In 2023, Coinbase obtained a license to operate in Bermuda, signaling its willingness to move parts of its business offshore to friendlier jurisdictions. Armstrong has repeatedly emphasized that crypto is inherently global, and companies that fail to embrace international markets will be left behind.

By positioning Coinbase as a global brand, Armstrong hopes to build the backbone of a borderless financial system—one that can handle billions of people across multiple continents.


Armstrong’s Long-Term Vision: The Crypto Economy

For Armstrong, the endgame is not just trading or speculation. He envisions a “crypto economy” where digital assets power daily life. In this vision:

  • People are paid in crypto and use it for everyday purchases.

  • Smart contracts replace many of today’s financial intermediaries.

  • Stablecoins become a global medium of exchange.

  • Decentralized applications (dApps) bring transparency and efficiency to industries like lending, insurance, and remittances.

Coinbase’s role, according to Armstrong, is to provide the infrastructure to make this future possible. Just as companies like Microsoft or Google became gateways to the internet, Armstrong wants Coinbase to be the gateway to the crypto economy.


Critics and Controversies

Armstrong’s vision has not been without detractors. Critics accuse him of prioritizing profit and corporate growth over decentralization. Some argue that Coinbase’s willingness to work with regulators undermines the privacy and freedom that drew people to crypto in the first place.

Others point to Coinbase’s technical outages during times of high market volatility, accusing the company of failing retail investors. The NFT marketplace launch was also seen as a misstep, with low user adoption.

Still, Armstrong’s ability to weather criticism and continue building suggests that he is playing the long game. His focus remains on scale, legitimacy, and mainstream adoption, even if that means angering some crypto purists along the way.
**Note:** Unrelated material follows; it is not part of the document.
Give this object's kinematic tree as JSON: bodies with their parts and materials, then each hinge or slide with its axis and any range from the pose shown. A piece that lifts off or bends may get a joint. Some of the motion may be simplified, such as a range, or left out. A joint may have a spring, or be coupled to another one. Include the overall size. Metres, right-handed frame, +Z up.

Armstrong vs. the Decentralization Maximalists

A key tension in Armstrong’s corporate vision is the clash between centralization and decentralization. While crypto was born as a decentralized alternative to traditional finance, Coinbase is, by design, a centralized institution.

Voorhees, Jack Dorsey, and other decentralization purists argue that Armstrong’s vision betrays crypto’s ethos. But Armstrong counters that centralization is often necessary to bring services to the masses. Without institutions like Coinbase, most people would not have the tools or trust needed to enter the crypto world at all.

This debate highlights the dual paths for crypto’s future: one where decentralized networks thrive independently, and another where centralized corporations bring crypto into the mainstream financial system.


Coinbase’s Public Image: A Tech Giant in the Making

Through Armstrong’s leadership, Coinbase has become more than just a company—it has become a symbol of crypto’s transition into legitimacy. Like Apple for personal computing or Amazon for e-commerce, Coinbase represents the corporate face of an industry that was once purely underground.

By going public, partnering with regulators, and courting institutional investors, Armstrong has positioned Coinbase as the “default option” for anyone entering crypto. Whether this strengthens or dilutes the ethos of digital assets remains a point of debate, but the influence is undeniable.


Conclusion: Armstrong’s Pragmatic Revolution

Brian Armstrong’s corporate crypto vision is not the radical libertarian dream of financial anarchy. It is not the maximalist vision of a purely decentralized financial utopia. Instead, it is a pragmatic, corporate-led revolution.

His approach prioritizes compliance, scalability, and mainstream integration. While critics argue this compromises core crypto values, Armstrong believes it is the only way to bring digital assets to billions of people worldwide.

In doing so, he has created one of the most powerful companies in the industry and set a template for how crypto might integrate with the global financial system.

Whether Armstrong’s corporate vision ultimately empowers or limits the transformative potential of crypto remains to be seen. But one thing is certain: his influence will shape the industry for decades to come.